С кем и расслабиться, как не с другом.
Правда, бдительная Мария Фёдоровна тут же прогоняла красноносого генерала.
С большим уважением она относилась к другому приятелю монарха, его боевому товарищу Максиму Рубанову. Ей нравился этот высокий и стройный светловолосый мужчина с голубыми глазами. Она любила танцевать с ним на балах, ей нравились его шутки и остроумная беседа, нравилось, что он вовремя мог сказать комплимент.
Прощаясь, императрица всегда благосклонно протягивала руку для поцелуя Свиты Его Величества генерал–майору Рубанову.

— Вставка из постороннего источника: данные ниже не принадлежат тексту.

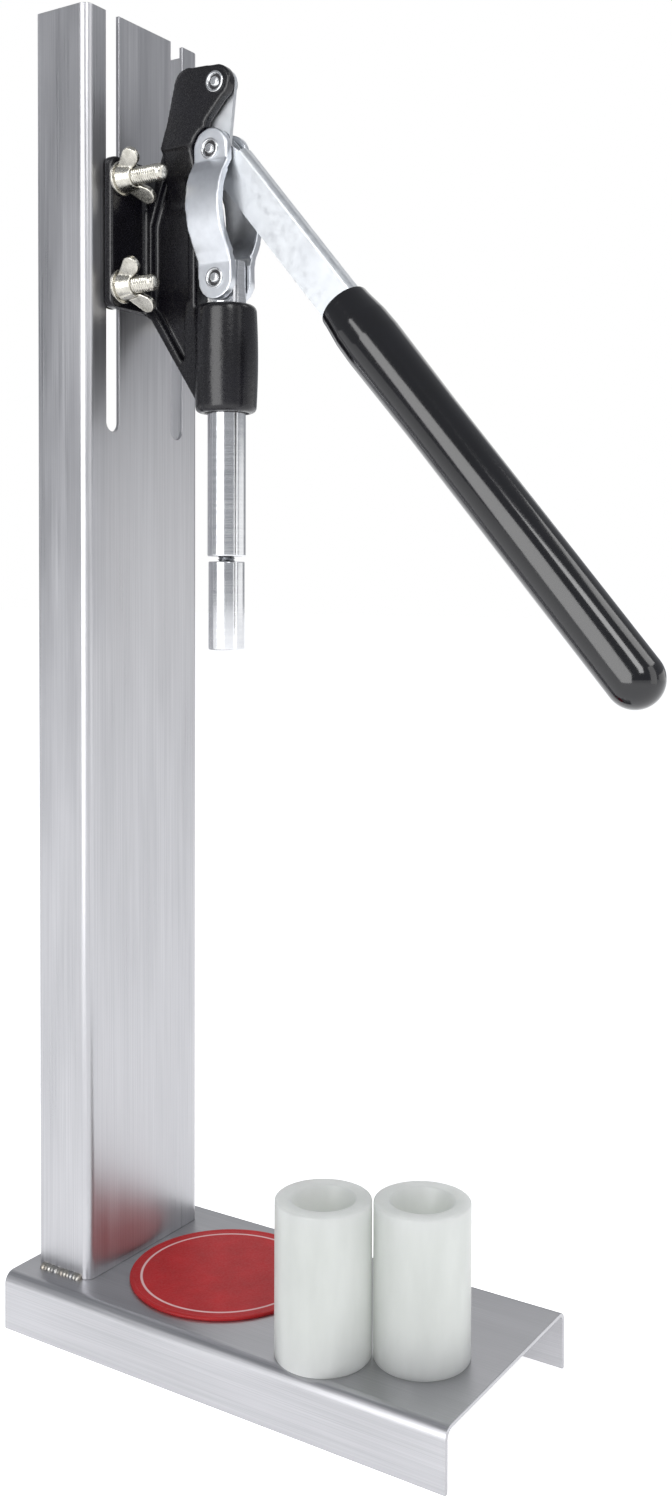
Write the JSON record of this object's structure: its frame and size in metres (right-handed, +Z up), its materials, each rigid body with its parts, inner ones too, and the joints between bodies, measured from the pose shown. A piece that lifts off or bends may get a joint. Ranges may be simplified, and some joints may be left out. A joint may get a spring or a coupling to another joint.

Вот и сейчас, сменив Черевина, он увлечённо беседовал с императором о последней русско–турецкой кампании.
— А как славно Ваше величество, мы провели форсирование Дуная в июне 1877 года. Так славно и тихо, что неприятель ничего не слышал. Ровно в полночь плоты и паромы отвалили от берега…
— Издалека всё выглядит славно, — перебил его государь, — а на середине Дуная течением и ветром плоты стало сносить, потому и высадка произошла не одновременно всеми силами. Турки успели занять крутые берега Дуная, и нам не сладко пришлось, — в волнении замолчал он, вспоминая дни далёкой молодости, когда ещё не был императором.